(Structured object records)
┌────────
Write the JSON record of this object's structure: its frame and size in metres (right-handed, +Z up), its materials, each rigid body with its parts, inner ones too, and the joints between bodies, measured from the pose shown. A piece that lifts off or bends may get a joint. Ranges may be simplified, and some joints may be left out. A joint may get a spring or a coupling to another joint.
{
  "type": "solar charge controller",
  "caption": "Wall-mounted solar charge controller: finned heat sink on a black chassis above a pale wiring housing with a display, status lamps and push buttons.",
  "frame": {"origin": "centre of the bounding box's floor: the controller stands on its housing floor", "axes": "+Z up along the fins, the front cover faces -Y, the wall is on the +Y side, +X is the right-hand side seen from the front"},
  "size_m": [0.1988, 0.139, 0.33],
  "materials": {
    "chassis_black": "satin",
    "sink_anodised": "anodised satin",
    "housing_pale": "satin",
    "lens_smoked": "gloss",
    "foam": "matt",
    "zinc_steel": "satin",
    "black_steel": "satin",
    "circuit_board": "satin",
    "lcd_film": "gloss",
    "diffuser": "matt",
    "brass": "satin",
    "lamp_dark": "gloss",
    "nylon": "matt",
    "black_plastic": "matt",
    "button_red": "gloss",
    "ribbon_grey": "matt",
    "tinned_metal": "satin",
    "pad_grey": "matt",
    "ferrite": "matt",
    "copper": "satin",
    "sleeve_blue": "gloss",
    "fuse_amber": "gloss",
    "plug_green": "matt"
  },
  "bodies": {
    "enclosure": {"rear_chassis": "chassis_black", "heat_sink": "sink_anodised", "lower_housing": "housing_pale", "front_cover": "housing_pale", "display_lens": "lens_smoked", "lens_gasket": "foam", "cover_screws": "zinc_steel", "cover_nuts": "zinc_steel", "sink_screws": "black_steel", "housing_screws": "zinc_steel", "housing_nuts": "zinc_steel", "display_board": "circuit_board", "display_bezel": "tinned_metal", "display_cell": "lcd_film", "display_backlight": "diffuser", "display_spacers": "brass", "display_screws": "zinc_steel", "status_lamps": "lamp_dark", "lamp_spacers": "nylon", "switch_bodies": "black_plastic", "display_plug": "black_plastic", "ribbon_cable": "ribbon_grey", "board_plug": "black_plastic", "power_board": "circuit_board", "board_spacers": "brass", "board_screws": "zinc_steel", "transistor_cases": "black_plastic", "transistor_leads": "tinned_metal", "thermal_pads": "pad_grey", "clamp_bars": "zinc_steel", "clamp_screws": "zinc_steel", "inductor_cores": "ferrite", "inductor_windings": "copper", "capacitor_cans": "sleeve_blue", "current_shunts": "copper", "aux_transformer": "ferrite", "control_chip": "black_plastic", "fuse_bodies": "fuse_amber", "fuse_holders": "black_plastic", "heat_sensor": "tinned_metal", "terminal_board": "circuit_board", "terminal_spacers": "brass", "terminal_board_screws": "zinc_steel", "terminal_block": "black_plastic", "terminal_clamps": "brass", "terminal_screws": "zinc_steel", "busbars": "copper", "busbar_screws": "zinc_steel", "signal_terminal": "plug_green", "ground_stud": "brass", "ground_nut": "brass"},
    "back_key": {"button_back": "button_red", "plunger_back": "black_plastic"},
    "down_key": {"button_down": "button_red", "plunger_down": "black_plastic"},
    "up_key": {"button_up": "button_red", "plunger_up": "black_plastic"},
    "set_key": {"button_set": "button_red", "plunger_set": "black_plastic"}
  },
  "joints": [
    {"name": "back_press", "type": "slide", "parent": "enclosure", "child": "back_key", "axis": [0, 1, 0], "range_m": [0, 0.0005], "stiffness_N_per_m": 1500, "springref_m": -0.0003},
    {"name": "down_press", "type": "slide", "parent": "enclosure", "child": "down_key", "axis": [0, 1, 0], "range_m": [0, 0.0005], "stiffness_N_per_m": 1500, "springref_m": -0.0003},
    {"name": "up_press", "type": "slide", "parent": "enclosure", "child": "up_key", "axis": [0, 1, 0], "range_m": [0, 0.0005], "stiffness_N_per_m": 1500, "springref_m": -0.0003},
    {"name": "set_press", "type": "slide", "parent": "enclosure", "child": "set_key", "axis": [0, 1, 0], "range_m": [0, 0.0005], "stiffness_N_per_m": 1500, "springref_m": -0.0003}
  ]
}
└────────
┌────────
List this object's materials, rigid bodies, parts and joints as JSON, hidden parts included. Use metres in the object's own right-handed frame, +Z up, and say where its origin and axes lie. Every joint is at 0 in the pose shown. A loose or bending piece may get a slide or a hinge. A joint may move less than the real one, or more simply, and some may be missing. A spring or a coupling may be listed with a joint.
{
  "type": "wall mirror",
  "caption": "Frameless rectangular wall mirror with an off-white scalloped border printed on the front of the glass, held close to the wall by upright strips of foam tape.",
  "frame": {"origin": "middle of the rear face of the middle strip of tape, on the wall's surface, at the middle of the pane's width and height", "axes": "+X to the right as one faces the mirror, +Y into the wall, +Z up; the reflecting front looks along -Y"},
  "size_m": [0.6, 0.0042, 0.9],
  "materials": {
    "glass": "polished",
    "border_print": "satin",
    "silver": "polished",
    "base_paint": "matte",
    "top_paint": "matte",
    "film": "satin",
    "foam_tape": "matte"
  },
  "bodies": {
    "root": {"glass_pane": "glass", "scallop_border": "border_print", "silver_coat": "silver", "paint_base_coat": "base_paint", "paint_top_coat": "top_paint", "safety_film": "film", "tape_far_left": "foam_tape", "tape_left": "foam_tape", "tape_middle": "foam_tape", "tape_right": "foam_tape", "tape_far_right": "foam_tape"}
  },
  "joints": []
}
└────────
= OBJECTIVE =
Scan the records above for the string "from", then select every line that holds it.

= COMPLETE RESPONSE =
Write the JSON record of this object's structure: its frame and size in metres (right-handed, +Z up), its materials, each rigid body with its parts, inner ones too, and the joints between bodies, measured from the pose shown. A piece that lifts off or bends may get a joint. Ranges may be simplified, and some joints may be left out. A joint may get a spring or a coupling to another joint.
  "frame": {"origin": "centre of the bounding box's floor: the controller stands on its housing floor", "axes": "+Z up along the fins, the front cover faces -Y, the wall is on the +Y side, +X is the right-hand side seen from the front"},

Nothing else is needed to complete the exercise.